Exercise brief:
Up to and including the line that contains "bamboo laminated from", repeat each line of the data exactly, starting from the first.

==== Stored data

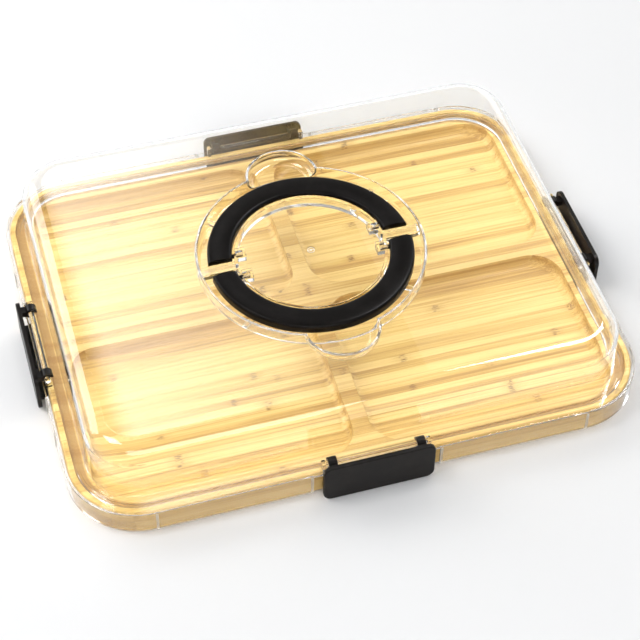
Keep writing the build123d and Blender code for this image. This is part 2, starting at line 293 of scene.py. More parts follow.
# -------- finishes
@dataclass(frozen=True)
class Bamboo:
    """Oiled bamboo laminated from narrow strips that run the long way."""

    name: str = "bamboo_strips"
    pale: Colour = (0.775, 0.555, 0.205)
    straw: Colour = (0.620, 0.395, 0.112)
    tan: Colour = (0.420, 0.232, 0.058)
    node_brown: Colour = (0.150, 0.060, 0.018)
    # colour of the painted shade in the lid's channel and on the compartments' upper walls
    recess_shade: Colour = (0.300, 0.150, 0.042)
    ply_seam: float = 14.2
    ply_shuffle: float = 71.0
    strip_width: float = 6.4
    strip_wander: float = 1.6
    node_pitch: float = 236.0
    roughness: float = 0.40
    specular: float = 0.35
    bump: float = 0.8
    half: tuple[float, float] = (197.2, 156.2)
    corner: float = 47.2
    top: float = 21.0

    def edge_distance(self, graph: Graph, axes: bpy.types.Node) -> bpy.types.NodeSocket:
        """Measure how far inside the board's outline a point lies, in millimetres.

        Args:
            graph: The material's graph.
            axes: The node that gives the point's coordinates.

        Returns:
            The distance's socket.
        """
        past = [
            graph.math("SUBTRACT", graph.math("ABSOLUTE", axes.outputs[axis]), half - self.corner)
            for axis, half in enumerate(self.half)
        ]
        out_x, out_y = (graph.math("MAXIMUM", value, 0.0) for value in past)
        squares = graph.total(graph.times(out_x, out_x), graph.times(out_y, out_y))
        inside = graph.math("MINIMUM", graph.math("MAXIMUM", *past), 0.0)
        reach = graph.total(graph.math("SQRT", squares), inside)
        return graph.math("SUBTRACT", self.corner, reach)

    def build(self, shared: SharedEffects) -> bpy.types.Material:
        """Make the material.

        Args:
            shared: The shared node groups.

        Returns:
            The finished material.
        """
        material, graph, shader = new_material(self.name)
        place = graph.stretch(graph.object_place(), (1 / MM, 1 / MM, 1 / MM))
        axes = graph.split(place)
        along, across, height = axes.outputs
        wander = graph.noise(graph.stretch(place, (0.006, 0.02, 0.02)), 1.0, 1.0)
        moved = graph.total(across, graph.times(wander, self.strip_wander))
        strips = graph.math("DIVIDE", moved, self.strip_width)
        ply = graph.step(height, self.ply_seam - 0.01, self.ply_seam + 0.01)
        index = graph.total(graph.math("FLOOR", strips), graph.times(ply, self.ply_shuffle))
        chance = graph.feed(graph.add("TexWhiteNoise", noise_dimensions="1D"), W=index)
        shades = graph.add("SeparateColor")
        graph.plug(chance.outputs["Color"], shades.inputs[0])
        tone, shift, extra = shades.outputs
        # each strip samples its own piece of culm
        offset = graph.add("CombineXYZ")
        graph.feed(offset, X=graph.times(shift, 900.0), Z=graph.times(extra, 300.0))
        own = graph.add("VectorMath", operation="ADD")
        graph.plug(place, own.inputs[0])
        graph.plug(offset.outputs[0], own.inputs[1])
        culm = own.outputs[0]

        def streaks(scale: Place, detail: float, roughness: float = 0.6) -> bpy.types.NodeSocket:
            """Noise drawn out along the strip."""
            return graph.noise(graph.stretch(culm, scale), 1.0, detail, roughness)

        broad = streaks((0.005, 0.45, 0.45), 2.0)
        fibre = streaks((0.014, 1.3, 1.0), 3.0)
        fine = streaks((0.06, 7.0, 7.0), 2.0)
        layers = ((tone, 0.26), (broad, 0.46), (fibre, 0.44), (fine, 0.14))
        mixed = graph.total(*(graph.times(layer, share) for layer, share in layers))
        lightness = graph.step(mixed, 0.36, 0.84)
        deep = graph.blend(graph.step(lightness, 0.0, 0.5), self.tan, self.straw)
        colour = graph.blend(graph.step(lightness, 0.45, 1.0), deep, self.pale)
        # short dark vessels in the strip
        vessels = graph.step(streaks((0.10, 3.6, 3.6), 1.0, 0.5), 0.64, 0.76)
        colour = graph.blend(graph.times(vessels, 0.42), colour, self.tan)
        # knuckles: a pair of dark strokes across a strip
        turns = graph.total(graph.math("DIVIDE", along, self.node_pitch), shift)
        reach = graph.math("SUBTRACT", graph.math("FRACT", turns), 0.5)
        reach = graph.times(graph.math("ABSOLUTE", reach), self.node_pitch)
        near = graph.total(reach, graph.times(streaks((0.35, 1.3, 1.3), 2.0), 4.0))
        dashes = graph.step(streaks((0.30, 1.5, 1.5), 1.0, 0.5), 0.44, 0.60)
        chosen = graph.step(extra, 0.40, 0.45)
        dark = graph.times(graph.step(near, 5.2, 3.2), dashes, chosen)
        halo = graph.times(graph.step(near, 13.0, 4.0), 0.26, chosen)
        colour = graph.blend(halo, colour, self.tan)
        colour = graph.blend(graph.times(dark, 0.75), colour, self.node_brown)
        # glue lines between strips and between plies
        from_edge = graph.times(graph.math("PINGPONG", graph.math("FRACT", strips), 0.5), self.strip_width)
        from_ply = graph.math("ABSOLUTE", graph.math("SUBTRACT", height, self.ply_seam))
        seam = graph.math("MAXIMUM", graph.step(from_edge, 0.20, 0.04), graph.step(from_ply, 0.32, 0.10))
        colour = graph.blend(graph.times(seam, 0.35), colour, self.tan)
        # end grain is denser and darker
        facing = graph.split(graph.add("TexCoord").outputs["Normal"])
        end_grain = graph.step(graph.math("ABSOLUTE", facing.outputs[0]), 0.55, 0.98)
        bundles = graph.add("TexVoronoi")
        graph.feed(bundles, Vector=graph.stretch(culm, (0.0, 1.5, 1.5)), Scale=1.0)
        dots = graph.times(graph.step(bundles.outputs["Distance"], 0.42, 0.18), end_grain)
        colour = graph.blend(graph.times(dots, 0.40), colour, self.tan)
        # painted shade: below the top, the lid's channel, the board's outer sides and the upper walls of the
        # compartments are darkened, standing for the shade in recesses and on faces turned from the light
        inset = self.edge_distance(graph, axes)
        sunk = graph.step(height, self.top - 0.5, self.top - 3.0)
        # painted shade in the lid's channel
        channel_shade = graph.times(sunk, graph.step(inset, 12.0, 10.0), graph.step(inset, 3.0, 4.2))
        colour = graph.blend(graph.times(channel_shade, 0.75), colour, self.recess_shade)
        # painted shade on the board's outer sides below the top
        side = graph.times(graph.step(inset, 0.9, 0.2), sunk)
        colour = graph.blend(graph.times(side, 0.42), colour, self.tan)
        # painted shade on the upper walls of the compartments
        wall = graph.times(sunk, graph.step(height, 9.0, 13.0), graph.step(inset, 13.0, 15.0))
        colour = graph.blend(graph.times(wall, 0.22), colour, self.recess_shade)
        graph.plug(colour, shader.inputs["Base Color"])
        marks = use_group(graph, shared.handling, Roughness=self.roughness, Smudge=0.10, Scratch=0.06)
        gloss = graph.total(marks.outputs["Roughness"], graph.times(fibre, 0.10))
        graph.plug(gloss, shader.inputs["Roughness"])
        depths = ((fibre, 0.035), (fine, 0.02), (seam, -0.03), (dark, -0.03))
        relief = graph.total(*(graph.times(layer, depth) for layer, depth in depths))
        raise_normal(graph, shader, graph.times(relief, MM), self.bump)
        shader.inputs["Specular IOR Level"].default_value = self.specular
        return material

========

Solution to this task:
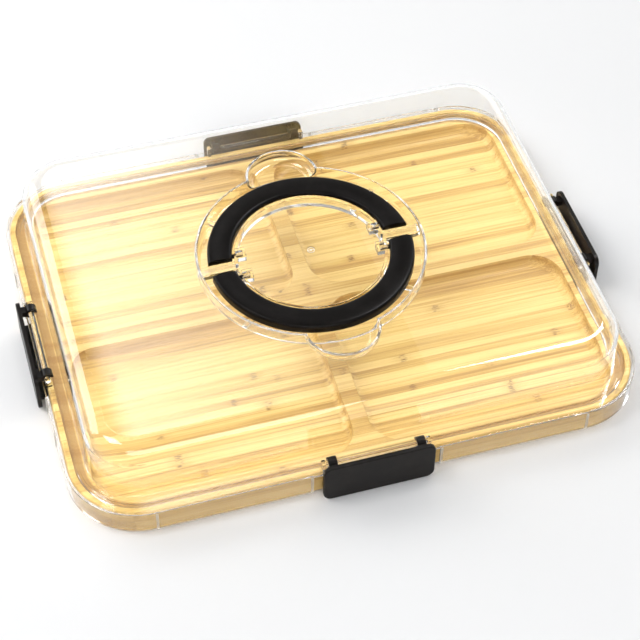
Keep writing the build123d and Blender code for this image. This is part 2, starting at line 293 of scene.py. More parts follow.
# -------- finishes
@dataclass(frozen=True)
class Bamboo:
    """Oiled bamboo laminated from narrow strips that run the long way."""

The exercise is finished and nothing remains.